2. Drinking water used to be one of American people's ________. ( )

(a) problems

(b) habits

(c) preferences

(d) jobs

3.The place which seemed to have the most serious water drinking trouble was ________. ( )

(a) Washington, D.C.

(b) Cincinnati

(c) New York City

(d) St. Louis

4. Which of the following statements is true? ( )

(a) Pennsylvania Avenue is in Washington, D.C.

(b) the low and muddy Ohio in the text refers to the Ohio  state .

(c) The Croton River is in New York City.

(d) Cincinnati was a state of poverty.

5. one of the main reasons why milk was rejected was that ________. ( )

(a) it was too cheap

(b) it was always too expensive

(c) it could not be kept fresh

(d) it caused some illness

6. Tea was not welcome in America because ________. ( )

(a) many people did not like it

(b) it's expensive and imported abroard 

(c) the American did not like the British

(d) Americans did not know how to make tea

7. Coffee was accepted after a period of time ________. ( )

(a) with the price down

(b) with the taste better

(c) with the consumption increased

(d) with the import risen

8. Wine came into the upper American people's life ________. ( )

(a) because it did not contain any alcohol

(b) as other drinks were not acceptable foe one reason or another and it was once believed to contain no alcohol

(c) because its price was low

(d) to meet the needs of the rich

9. Among the early wine samplers, ________. ( )

(a) some were VIPs at the time 

(b) there were great disagreements

(c) most were not healthy afterwards

(d) wine became the usual topic

10. This passage is intended to tell us ________. ( )
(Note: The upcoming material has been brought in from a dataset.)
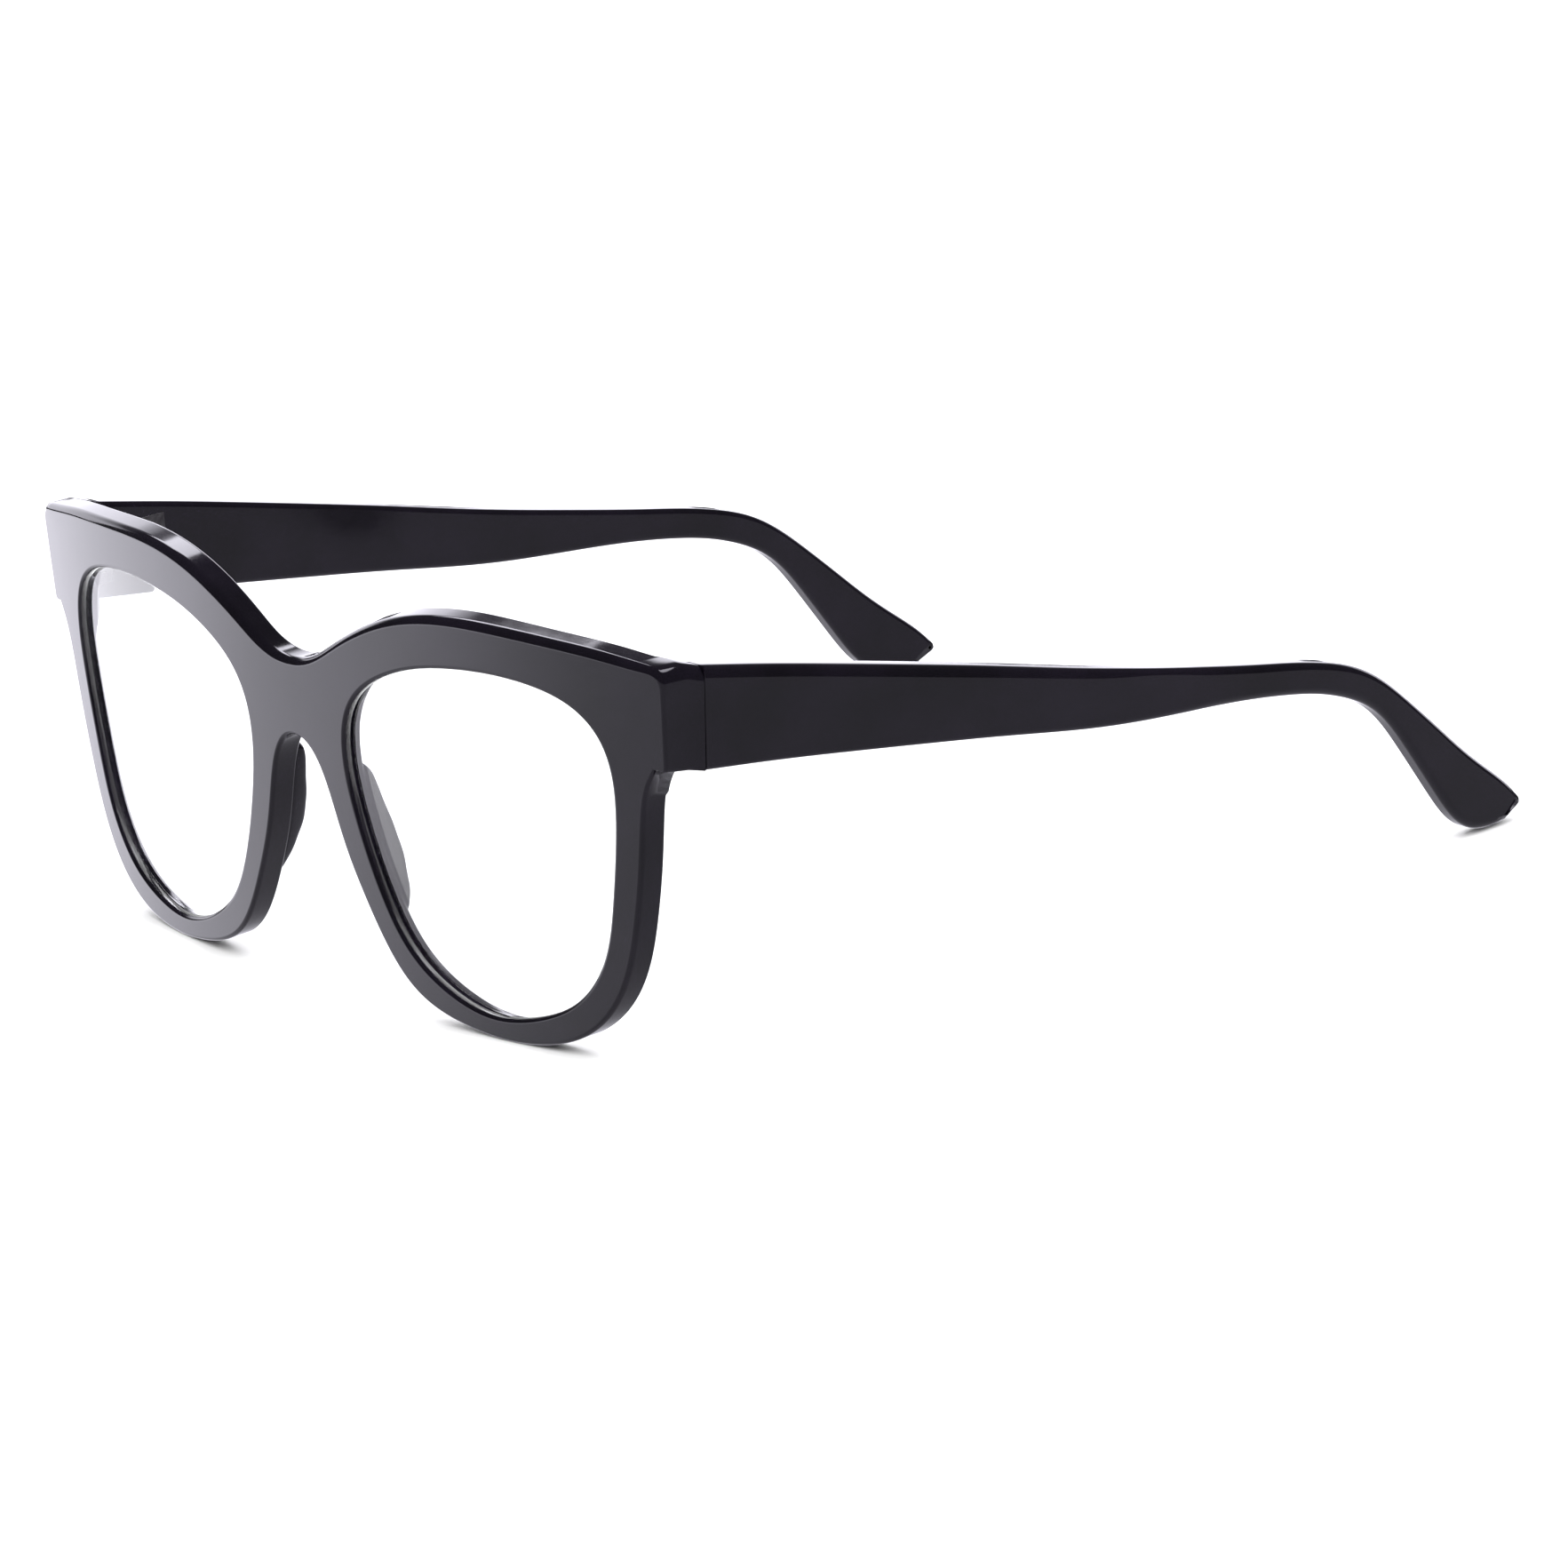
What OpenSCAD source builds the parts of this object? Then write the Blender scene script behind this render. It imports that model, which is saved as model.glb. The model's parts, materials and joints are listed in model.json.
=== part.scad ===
// Full-rim acetate eyeglasses with plain five-barrel hinges.
// Everything is drawn with the front upright: +X is the wearer's left, +Y runs back to
// the ears, and heights are counted up from the lowest point of the rims. stand() then
// leans the whole piece on its rims and temple tips, with the origin under its middle.

/* [Front] */
// Width over the lugs
front_w = 142; // [140:0.5:144]
// Rim thickness, face to back
rim_t = 4; // [3.8:0.1:4.2]
// Radius of the bow, seen from above
bow_r = 258; // [245:1:280]

/* [Lenses] */
// Lens thickness
lens_t = 1.8; // [1.6:0.1:2]
// Depth that a lens edge reaches into the rim
groove_d = 0.9; // [0.6:0.1:1]

/* [Nose pads] */
// Height of a pad above the back of the rim
pad_h = 3; // [2:0.1:4]

/* [Temples] */
// Temple thickness at the hinge
temple_t = 4.2; // [4:0.1:4.4]
// Temple thickness at the tip
tip_t = 3.4; // [3:0.1:4]
// How far the tips curve in towards the head
tip_bend = 4.5; // [0:0.5:6]

/* [Hinges] */
// Radius of the hinge barrels
barrel_r = 1.5; // [1.4:0.05:1.5]
// Height of one barrel
barrel_h = 1.3; // [1.1:0.1:1.3]
// Radius of the hinge screw
screw_r = 0.65; // [0.6:0.05:0.7]
// Gap between two barrels, which a washer fills
barrel_gap = 0.2; // [0.16:0.02:0.24]
// Gap between a lug and its temple
seam_gap = 0.15; // [0.1:0.05:0.3]

/* [Hidden] */
$fn = 64;
bow_fn = 360;

rest_tilt = 2.4;          // how far the front leans forward when the glasses stand
origin_y = 80.2;          // the middle of the footprint, back from the bridge
rest_z = -0.38;           // lowers the leaning rims onto the surface

half_w = front_w / 2;
fit = 0.02;               // slip around a plate or pin let into acetate
running = 0.05;           // radial clearance of the screw in a turning barrel

// Half of the front's outline, x and height, from the bridge's top to the lug
brow = [
    [0, 48], [5.5, 49], [13.5, 53.5], [24, 57.5], [36.5, 59], [56.5, 58], [67.5, 56.5],
    [half_w, 56]
];
// From the lug's underside round the rim to the underside of the bridge
under_rim = [
    [68.5, 42.5], [67, 40.5], [66, 38], [64, 25], [60.5, 12.5], [55, 5], [46.5, 1],
    [33.5, 0.5], [19.5, 5], [10, 19.5], [5.5, 32.5], [2.5, 37], [0, 37.5]
];
lug_corner = [half_w, 42.5];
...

(a) what drink was best for American people

(b) that drinking has been a long-time concern in America

(c) how wine got to be popular in America

(d) where the best wine was found

B. Topics for discussion.

1. Why does the writer say that the preference for whiskey in the diet was more than a matter of diet?

2. Compare the extent of popularity of tea, coffee and wine in the American life in the early nineteenth century and give the reason.